REQUIRED TASK: Reproduce every record below exactly as it appears.

DATA SHOWN:
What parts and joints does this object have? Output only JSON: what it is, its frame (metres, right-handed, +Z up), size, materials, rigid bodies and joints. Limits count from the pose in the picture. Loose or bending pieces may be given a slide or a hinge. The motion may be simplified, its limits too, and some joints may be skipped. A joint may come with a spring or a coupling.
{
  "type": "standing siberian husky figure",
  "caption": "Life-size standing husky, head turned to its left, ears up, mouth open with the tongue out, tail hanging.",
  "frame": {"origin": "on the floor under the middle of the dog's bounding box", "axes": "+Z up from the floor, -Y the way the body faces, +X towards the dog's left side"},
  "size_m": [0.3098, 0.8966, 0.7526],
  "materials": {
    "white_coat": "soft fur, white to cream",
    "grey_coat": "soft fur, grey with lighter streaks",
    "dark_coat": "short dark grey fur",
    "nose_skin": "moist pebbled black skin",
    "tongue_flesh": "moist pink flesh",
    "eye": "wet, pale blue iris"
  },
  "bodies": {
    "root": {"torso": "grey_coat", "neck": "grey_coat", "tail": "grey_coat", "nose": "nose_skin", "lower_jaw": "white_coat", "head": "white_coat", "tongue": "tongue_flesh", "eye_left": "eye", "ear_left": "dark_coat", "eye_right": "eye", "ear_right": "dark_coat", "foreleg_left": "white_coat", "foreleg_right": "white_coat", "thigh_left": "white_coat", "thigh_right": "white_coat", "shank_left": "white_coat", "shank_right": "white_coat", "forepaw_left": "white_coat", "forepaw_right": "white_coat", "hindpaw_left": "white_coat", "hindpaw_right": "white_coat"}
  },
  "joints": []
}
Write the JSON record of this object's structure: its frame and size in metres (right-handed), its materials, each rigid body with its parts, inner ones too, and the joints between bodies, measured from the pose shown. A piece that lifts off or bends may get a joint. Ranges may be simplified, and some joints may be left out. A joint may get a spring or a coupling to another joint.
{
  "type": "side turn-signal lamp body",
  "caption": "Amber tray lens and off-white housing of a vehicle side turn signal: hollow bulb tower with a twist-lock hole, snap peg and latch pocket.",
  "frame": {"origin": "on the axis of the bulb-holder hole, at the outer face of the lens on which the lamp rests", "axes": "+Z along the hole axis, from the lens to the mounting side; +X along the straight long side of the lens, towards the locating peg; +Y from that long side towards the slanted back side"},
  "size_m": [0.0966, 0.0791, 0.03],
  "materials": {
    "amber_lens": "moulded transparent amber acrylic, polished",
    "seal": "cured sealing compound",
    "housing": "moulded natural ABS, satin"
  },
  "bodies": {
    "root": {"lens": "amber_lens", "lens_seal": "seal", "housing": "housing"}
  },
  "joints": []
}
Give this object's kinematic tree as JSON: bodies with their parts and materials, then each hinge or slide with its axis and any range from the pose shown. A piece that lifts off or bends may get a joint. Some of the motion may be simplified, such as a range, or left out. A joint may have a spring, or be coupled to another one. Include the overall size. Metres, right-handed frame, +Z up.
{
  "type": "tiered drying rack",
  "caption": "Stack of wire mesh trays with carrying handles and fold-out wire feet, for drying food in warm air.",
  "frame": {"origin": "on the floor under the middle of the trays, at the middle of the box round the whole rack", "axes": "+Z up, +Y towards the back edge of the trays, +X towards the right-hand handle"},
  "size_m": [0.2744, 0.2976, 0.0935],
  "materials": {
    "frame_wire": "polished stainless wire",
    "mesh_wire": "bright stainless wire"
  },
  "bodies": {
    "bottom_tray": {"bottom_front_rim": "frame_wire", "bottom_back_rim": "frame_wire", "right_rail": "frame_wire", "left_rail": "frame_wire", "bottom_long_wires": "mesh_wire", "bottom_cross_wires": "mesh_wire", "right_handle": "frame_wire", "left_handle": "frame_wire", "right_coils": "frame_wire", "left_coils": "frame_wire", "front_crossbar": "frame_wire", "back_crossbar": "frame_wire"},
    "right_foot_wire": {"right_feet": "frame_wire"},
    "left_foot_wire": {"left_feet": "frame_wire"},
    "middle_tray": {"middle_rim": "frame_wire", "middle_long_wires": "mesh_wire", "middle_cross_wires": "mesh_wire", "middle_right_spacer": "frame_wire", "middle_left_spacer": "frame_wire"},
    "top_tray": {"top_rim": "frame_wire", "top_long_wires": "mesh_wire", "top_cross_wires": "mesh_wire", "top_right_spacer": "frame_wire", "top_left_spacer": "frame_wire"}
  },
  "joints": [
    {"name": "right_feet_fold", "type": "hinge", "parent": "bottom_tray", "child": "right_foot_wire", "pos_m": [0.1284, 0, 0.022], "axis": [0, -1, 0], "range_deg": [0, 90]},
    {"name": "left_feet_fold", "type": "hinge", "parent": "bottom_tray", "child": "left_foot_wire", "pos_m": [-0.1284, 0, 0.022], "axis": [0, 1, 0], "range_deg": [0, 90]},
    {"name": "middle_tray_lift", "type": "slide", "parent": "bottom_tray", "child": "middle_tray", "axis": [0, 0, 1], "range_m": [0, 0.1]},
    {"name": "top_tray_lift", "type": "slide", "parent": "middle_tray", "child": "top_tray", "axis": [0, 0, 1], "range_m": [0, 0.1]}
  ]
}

RESPONSE TO THIS TASK:
What parts and joints does this object have? Output only JSON: what it is, its frame (metres, right-handed, +Z up), size, materials, rigid bodies and joints. Limits count from the pose in the picture. Loose or bending pieces may be given a slide or a hinge. The motion may be simplified, its limits too, and some joints may be skipped. A joint may come with a spring or a coupling.
{
  "type": "standing siberian husky figure",
  "caption": "Life-size standing husky, head turned to its left, ears up, mouth open with the tongue out, tail hanging.",
  "frame": {"origin": "on the floor under the middle of the dog's bounding box", "axes": "+Z up from the floor, -Y the way the body faces, +X towards the dog's left side"},
  "size_m": [0.3098, 0.8966, 0.7526],
  "materials": {
    "white_coat": "soft fur, white to cream",
    "grey_coat": "soft fur, grey with lighter streaks",
    "dark_coat": "short dark grey fur",
    "nose_skin": "moist pebbled black skin",
    "tongue_flesh": "moist pink flesh",
    "eye": "wet, pale blue iris"
  },
  "bodies": {
    "root": {"torso": "grey_coat", "neck": "grey_coat", "tail": "grey_coat", "nose": "nose_skin", "lower_jaw": "white_coat", "head": "white_coat", "tongue": "tongue_flesh", "eye_left": "eye", "ear_left": "dark_coat", "eye_right": "eye", "ear_right": "dark_coat", "foreleg_left": "white_coat", "foreleg_right": "white_coat", "thigh_left": "white_coat", "thigh_right": "white_coat", "shank_left": "white_coat", "shank_right": "white_coat", "forepaw_left": "white_coat", "forepaw_right": "white_coat", "hindpaw_left": "white_coat", "hindpaw_right": "white_coat"}
  },
  "joints": []
}
Write the JSON record of this object's structure: its frame and size in metres (right-handed), its materials, each rigid body with its parts, inner ones too, and the joints between bodies, measured from the pose shown. A piece that lifts off or bends may get a joint. Ranges may be simplified, and some joints may be left out. A joint may get a spring or a coupling to another joint.
{
  "type": "side turn-signal lamp body",
  "caption": "Amber tray lens and off-white housing of a vehicle side turn signal: hollow bulb tower with a twist-lock hole, snap peg and latch pocket.",
  "frame": {"origin": "on the axis of the bulb-holder hole, at the outer face of the lens on which the lamp rests", "axes": "+Z along the hole axis, from the lens to the mounting side; +X along the straight long side of the lens, towards the locating peg; +Y from that long side towards the slanted back side"},
  "size_m": [0.0966, 0.0791, 0.03],
  "materials": {
    "amber_lens": "moulded transparent amber acrylic, polished",
    "seal": "cured sealing compound",
    "housing": "moulded natural ABS, satin"
  },
  "bodies": {
    "root": {"lens": "amber_lens", "lens_seal": "seal", "housing": "housing"}
  },
  "joints": []
}
Give this object's kinematic tree as JSON: bodies with their parts and materials, then each hinge or slide with its axis and any range from the pose shown. A piece that lifts off or bends may get a joint. Some of the motion may be simplified, such as a range, or left out. A joint may have a spring, or be coupled to another one. Include the overall size. Metres, right-handed frame, +Z up.
{
  "type": "tiered drying rack",
  "caption": "Stack of wire mesh trays with carrying handles and fold-out wire feet, for drying food in warm air.",
  "frame": {"origin": "on the floor under the middle of the trays, at the middle of the box round the whole rack", "axes": "+Z up, +Y towards the back edge of the trays, +X towards the right-hand handle"},
  "size_m": [0.2744, 0.2976, 0.0935],
  "materials": {
    "frame_wire": "polished stainless wire",
    "mesh_wire": "bright stainless wire"
  },
  "bodies": {
    "bottom_tray": {"bottom_front_rim": "frame_wire", "bottom_back_rim": "frame_wire", "right_rail": "frame_wire", "left_rail": "frame_wire", "bottom_long_wires": "mesh_wire", "bottom_cross_wires": "mesh_wire", "right_handle": "frame_wire", "left_handle": "frame_wire", "right_coils": "frame_wire", "left_coils": "frame_wire", "front_crossbar": "frame_wire", "back_crossbar": "frame_wire"},
    "right_foot_wire": {"right_feet": "frame_wire"},
    "left_foot_wire": {"left_feet": "frame_wire"},
    "middle_tray": {"middle_rim": "frame_wire", "middle_long_wires": "mesh_wire", "middle_cross_wires": "mesh_wire", "middle_right_spacer": "frame_wire", "middle_left_spacer": "frame_wire"},
    "top_tray": {"top_rim": "frame_wire", "top_long_wires": "mesh_wire", "top_cross_wires": "mesh_wire", "top_right_spacer": "frame_wire", "top_left_spacer": "frame_wire"}
  },
  "joints": [
    {"name": "right_feet_fold", "type": "hinge", "parent": "bottom_tray", "child": "right_foot_wire", "pos_m": [0.1284, 0, 0.022], "axis": [0, -1, 0], "range_deg": [0, 90]},
    {"name": "left_feet_fold", "type": "hinge", "parent": "bottom_tray", "child": "left_foot_wire", "pos_m": [-0.1284, 0, 0.022], "axis": [0, 1, 0], "range_deg": [0, 90]},
    {"name": "middle_tray_lift", "type": "slide", "parent": "bottom_tray", "child": "middle_tray", "axis": [0, 0, 1], "range_m": [0, 0.1]},
    {"name": "top_tray_lift", "type": "slide", "parent": "middle_tray", "child": "top_tray", "axis": [0, 0, 1], "range_m": [0, 0.1]}
  ]
}